Southern Arizona has been inhabited by human beings for several millennia. The Hohokam were the principal Pre-Columbian inhabitants of the area. In more recent times, the dominant indigenous group of Native Americans have been the O'odham tribe, which continues to reside in this area in their traditional homeland.

Several Spanish missions were established in the early 18th century by Father Eusebio Francisco Kino in what was then known as the Pimería Alta. After the Mexican–American War of 1846–47, much of Southern Arizona was purchased by the United States from Mexico for $15,000,000 in the Gadsden Purchase of 1854.
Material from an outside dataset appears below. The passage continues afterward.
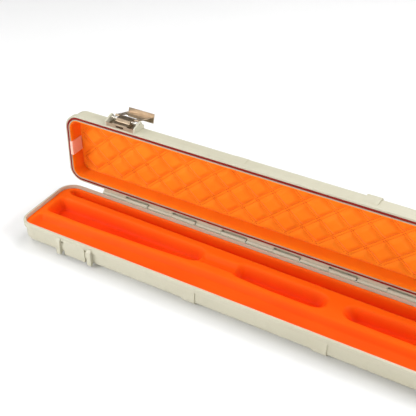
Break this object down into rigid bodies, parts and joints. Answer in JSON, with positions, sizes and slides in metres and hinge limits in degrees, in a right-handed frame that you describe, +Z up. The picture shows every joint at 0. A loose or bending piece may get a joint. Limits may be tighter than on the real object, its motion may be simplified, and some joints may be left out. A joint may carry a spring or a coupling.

More recently, Southern Arizona played an important role during the Cold War. Davis-Monthan AFB was the home base of an air force wing of 18 heavy Titan II Intercontinental Ballistic Missiles dispersed over a wide area of launch sites – south, southwest, and southeast of Tucson. Due to their advancing age and the advent of several important Strategic Nuclear Weapons Reduction treaties, all of these missiles were retired from service by the mid-1980s. All but one of their launch silos and command shelters were demolished with explosives. The remaining site, Titan II ICBM Site 571-7, about 25 mi south of Tucson on Interstate 19, serves as the Titan Missile Museum, a National Historic Landmark.

==Secession==
Beginning in 1987, a group of southern Arizonans have considered seceding from the rest of Arizona to form a new U.S. state, potentially named Baja Arizona or Gadsden. A political push to that effect began in February, 2011, led by a group of attorneys largely in opposition to what they perceived as a nativist, conservative dominance in the Phoenix area in contrast to the Democrats of the south. The organizers of this movement had aimed to hold a referendum vote on the matter in 2012 in Pima County (and, possibly, Santa Cruz County and Cochise County). As of 2013, no ballot initiatives had been generated.